• WRITTEN REQUEST
Extract every line below, verbatim.
_ _ _ _
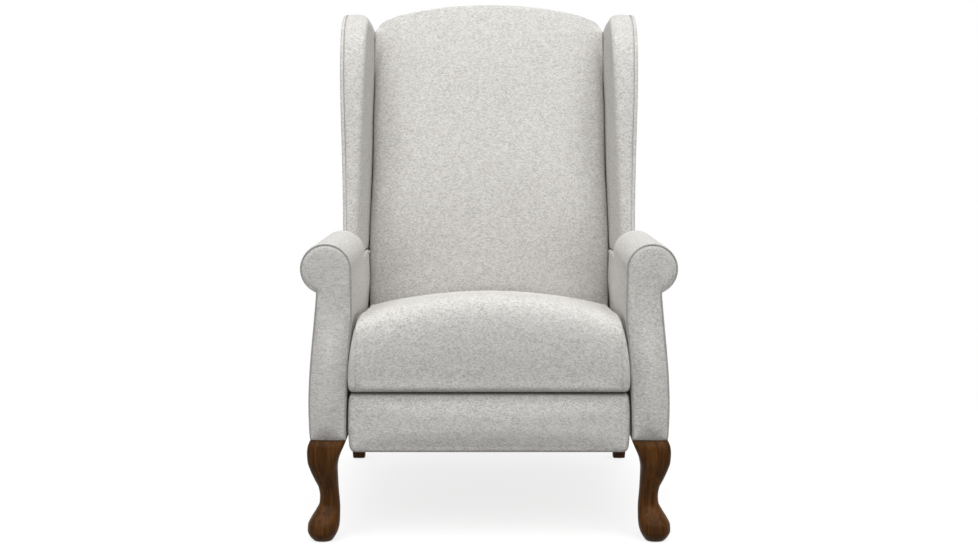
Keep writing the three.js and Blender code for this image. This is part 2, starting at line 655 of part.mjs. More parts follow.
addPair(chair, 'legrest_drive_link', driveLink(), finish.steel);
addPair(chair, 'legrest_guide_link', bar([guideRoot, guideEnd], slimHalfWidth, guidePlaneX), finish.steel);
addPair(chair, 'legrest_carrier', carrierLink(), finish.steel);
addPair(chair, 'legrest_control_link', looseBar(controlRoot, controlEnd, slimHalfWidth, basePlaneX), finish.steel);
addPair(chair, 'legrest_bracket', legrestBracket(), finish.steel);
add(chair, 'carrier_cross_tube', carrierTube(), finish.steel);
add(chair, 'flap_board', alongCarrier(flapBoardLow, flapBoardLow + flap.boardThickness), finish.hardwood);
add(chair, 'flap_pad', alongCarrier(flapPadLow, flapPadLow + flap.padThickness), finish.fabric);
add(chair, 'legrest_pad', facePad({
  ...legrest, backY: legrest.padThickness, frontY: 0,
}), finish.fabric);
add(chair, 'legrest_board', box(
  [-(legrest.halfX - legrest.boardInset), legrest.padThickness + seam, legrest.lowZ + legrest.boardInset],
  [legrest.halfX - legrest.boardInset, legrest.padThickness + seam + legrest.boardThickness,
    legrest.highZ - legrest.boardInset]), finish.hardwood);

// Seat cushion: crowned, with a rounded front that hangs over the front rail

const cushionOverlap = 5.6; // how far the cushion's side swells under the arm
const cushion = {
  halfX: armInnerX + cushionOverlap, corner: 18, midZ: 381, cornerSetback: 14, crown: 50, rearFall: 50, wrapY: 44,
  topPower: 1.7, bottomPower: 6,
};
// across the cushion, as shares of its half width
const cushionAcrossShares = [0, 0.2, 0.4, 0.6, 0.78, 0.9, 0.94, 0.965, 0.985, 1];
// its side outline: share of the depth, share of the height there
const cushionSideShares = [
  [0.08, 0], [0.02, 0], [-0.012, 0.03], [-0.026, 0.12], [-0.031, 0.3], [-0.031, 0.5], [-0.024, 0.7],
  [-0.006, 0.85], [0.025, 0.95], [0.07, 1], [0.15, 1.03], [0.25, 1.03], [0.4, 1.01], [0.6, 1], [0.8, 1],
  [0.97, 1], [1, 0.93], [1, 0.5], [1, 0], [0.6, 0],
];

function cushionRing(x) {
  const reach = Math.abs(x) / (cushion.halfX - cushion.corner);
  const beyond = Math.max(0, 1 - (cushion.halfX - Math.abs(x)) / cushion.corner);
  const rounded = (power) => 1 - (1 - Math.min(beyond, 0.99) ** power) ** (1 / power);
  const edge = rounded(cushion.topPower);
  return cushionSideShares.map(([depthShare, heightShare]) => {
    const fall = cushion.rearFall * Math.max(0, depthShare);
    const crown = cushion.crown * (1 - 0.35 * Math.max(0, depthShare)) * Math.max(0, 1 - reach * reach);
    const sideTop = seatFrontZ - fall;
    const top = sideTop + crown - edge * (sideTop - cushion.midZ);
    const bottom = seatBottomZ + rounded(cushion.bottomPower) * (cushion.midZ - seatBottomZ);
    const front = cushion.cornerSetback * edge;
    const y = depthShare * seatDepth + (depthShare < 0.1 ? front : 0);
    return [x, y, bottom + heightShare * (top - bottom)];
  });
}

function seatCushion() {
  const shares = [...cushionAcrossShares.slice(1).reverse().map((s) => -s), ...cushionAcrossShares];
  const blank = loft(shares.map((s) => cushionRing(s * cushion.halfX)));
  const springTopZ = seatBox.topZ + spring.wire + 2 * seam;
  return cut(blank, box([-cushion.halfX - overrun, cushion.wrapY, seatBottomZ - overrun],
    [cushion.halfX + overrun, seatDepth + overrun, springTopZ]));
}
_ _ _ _
• RIGHT ANSWER
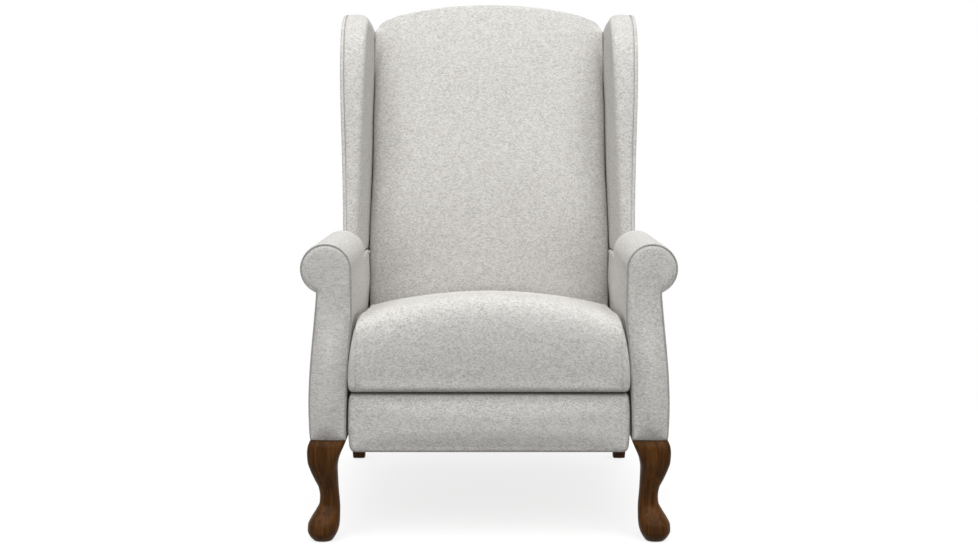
Keep writing the three.js and Blender code for this image. This is part 2, starting at line 655 of part.mjs. More parts follow.
addPair(chair, 'legrest_drive_link', driveLink(), finish.steel);
addPair(chair, 'legrest_guide_link', bar([guideRoot, guideEnd], slimHalfWidth, guidePlaneX), finish.steel);
addPair(chair, 'legrest_carrier', carrierLink(), finish.steel);
addPair(chair, 'legrest_control_link', looseBar(controlRoot, controlEnd, slimHalfWidth, basePlaneX), finish.steel);
addPair(chair, 'legrest_bracket', legrestBracket(), finish.steel);
add(chair, 'carrier_cross_tube', carrierTube(), finish.steel);
add(chair, 'flap_board', alongCarrier(flapBoardLow, flapBoardLow + flap.boardThickness), finish.hardwood);
add(chair, 'flap_pad', alongCarrier(flapPadLow, flapPadLow + flap.padThickness), finish.fabric);
add(chair, 'legrest_pad', facePad({
  ...legrest, backY: legrest.padThickness, frontY: 0,
}), finish.fabric);
add(chair, 'legrest_board', box(
  [-(legrest.halfX - legrest.boardInset), legrest.padThickness + seam, legrest.lowZ + legrest.boardInset],
  [legrest.halfX - legrest.boardInset, legrest.padThickness + seam + legrest.boardThickness,
    legrest.highZ - legrest.boardInset]), finish.hardwood);

// Seat cushion: crowned, with a rounded front that hangs over the front rail

const cushionOverlap = 5.6; // how far the cushion's side swells under the arm
const cushion = {
  halfX: armInnerX + cushionOverlap, corner: 18, midZ: 381, cornerSetback: 14, crown: 50, rearFall: 50, wrapY: 44,
  topPower: 1.7, bottomPower: 6,
};
// across the cushion, as shares of its half width
const cushionAcrossShares = [0, 0.2, 0.4, 0.6, 0.78, 0.9, 0.94, 0.965, 0.985, 1];
// its side outline: share of the depth, share of the height there
const cushionSideShares = [
  [0.08, 0], [0.02, 0], [-0.012, 0.03], [-0.026, 0.12], [-0.031, 0.3], [-0.031, 0.5], [-0.024, 0.7],
  [-0.006, 0.85], [0.025, 0.95], [0.07, 1], [0.15, 1.03], [0.25, 1.03], [0.4, 1.01], [0.6, 1], [0.8, 1],
  [0.97, 1], [1, 0.93], [1, 0.5], [1, 0], [0.6, 0],
];

function cushionRing(x) {
  const reach = Math.abs(x) / (cushion.halfX - cushion.corner);
  const beyond = Math.max(0, 1 - (cushion.halfX - Math.abs(x)) / cushion.corner);
  const rounded = (power) => 1 - (1 - Math.min(beyond, 0.99) ** power) ** (1 / power);
  const edge = rounded(cushion.topPower);
  return cushionSideShares.map(([depthShare, heightShare]) => {
    const fall = cushion.rearFall * Math.max(0, depthShare);
    const crown = cushion.crown * (1 - 0.35 * Math.max(0, depthShare)) * Math.max(0, 1 - reach * reach);
    const sideTop = seatFrontZ - fall;
    const top = sideTop + crown - edge * (sideTop - cushion.midZ);
    const bottom = seatBottomZ + rounded(cushion.bottomPower) * (cushion.midZ - seatBottomZ);
    const front = cushion.cornerSetback * edge;
    const y = depthShare * seatDepth + (depthShare < 0.1 ? front : 0);
    return [x, y, bottom + heightShare * (top - bottom)];
  });
}

function seatCushion() {
  const shares = [...cushionAcrossShares.slice(1).reverse().map((s) => -s), ...cushionAcrossShares];
  const blank = loft(shares.map((s) => cushionRing(s * cushion.halfX)));
  const springTopZ = seatBox.topZ + spring.wire + 2 * seam;
  return cut(blank, box([-cushion.halfX - overrun, cushion.wrapY, seatBottomZ - overrun],
    [cushion.halfX + overrun, seatDepth + overrun, springTopZ]));
}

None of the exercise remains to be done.